The Pillows are occasionally likened to The Beatles, if The Beatles were a mid-1990s Japanese rock band. And on tracks like One Life – surely a contender for the best song Yamanaka has ever written – the comparison seems apt. A languid pop song with a hint of psychedelic flourish, One Life’s lyrics represent Sawao’s songwriting at its peak, and the song brims with the wistful melancholy that characterizes The Pillows’ best work. The mood present throughout Little Busters, and captured so perfectly on One Life, shows the band in harmony with their greatest creative instincts, with lush, thoughtful chord progressions flowing into a soaring chorus and guitar solo. This is the sound of a band that’s fully mature, but which hasn’t lost touch with a childlike sense of wonder that imbues their best music with such power.
Although Little Busters is most immediately appealing for its collection of power-rock anthems, the more subdued, melancholic songs like That House and Nowhere encapsulate the crucial, missing element from later Pillows releases: a sense of loss and desperation. The Pillows’ greatest success isn’t necessarily their willingness to explore these emotions with the authenticity lacking in later releases; it’s the way that they seamlessly knit these songs between upbeat anthems and, in the case of Hybrid Rainbow, combine them into a single whole. Hybrid Rainbow is undoubtedly the album’s centerpiece and emotional climax, representing Sawao’s songwriting at its most authentic, and Manabe’s lead playing at its farthest divergence from his roots. The danger in trying so hard to tug the listener’s heartstrings is that, if it fails, the band sounds inauthentic and manipulative. Fortunately, The Pillows pull it off majestically.
Even amongst a whole album of memorable songs, Blues Drive Monster stands out. For those who’ve heard the band’s later albums the song loses a bit of its impact, but at the time, The Pillows had never written such a gigantic-sounding song.

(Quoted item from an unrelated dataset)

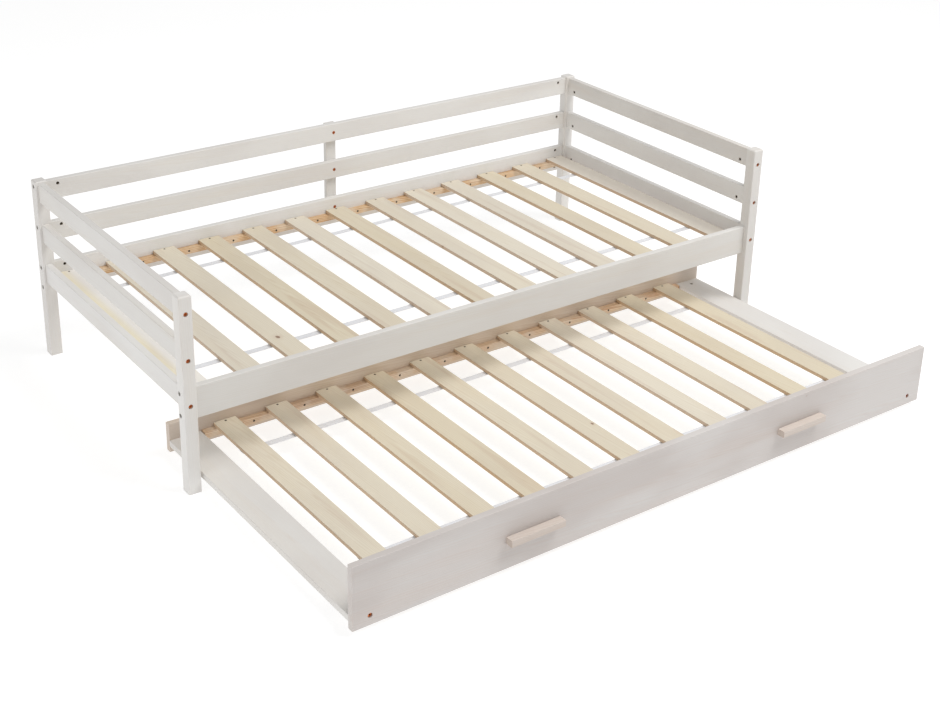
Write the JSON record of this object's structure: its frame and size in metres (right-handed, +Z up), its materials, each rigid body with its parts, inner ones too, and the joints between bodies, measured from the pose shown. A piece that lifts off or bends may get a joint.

Its supersonic chorus and guitars eclipse the scope of anything the band previously attempted, giving the listener the sense that this was the kind of song they wanted to write at their formation, nine years earlier, but simply didn’t realize that they were born to create this kind of music.
But conversely, they were also born to write songs such as Like A Lovesong (which is the missing link between their early jangle pop and stadium rock) and particularly Patricia, a leisurely, nostalgic tune that’s driven by some of Manabe’s best guitar playing on the entire album. Like the rest of the songs on Little Busters, it would make an excellent single in its own right, but works best as part of the greater whole, as does the final, titular track (imagine if The Who covered Twisted Sister’s “We’re Not Gonna Take It.”)
With Little Busters, The Pillows succeeded in creating an alternative rock masterpiece that would, if there was any justice, be recognized as one of the greatest rock albums of the 1990s. With well-written songs and lots of great guitar playing, it hits all the notes that an iconic rock album ought to. In the end, though, Little Busters stands as a great record because it’s the sound of a band discovering, at long last, their true sound. And that struggle, with the context of all their preceding music behind them, lends Little Busters a heartfelt character that would be lacking if the band had emerged on the scene in 1998 with their sound already fully developed.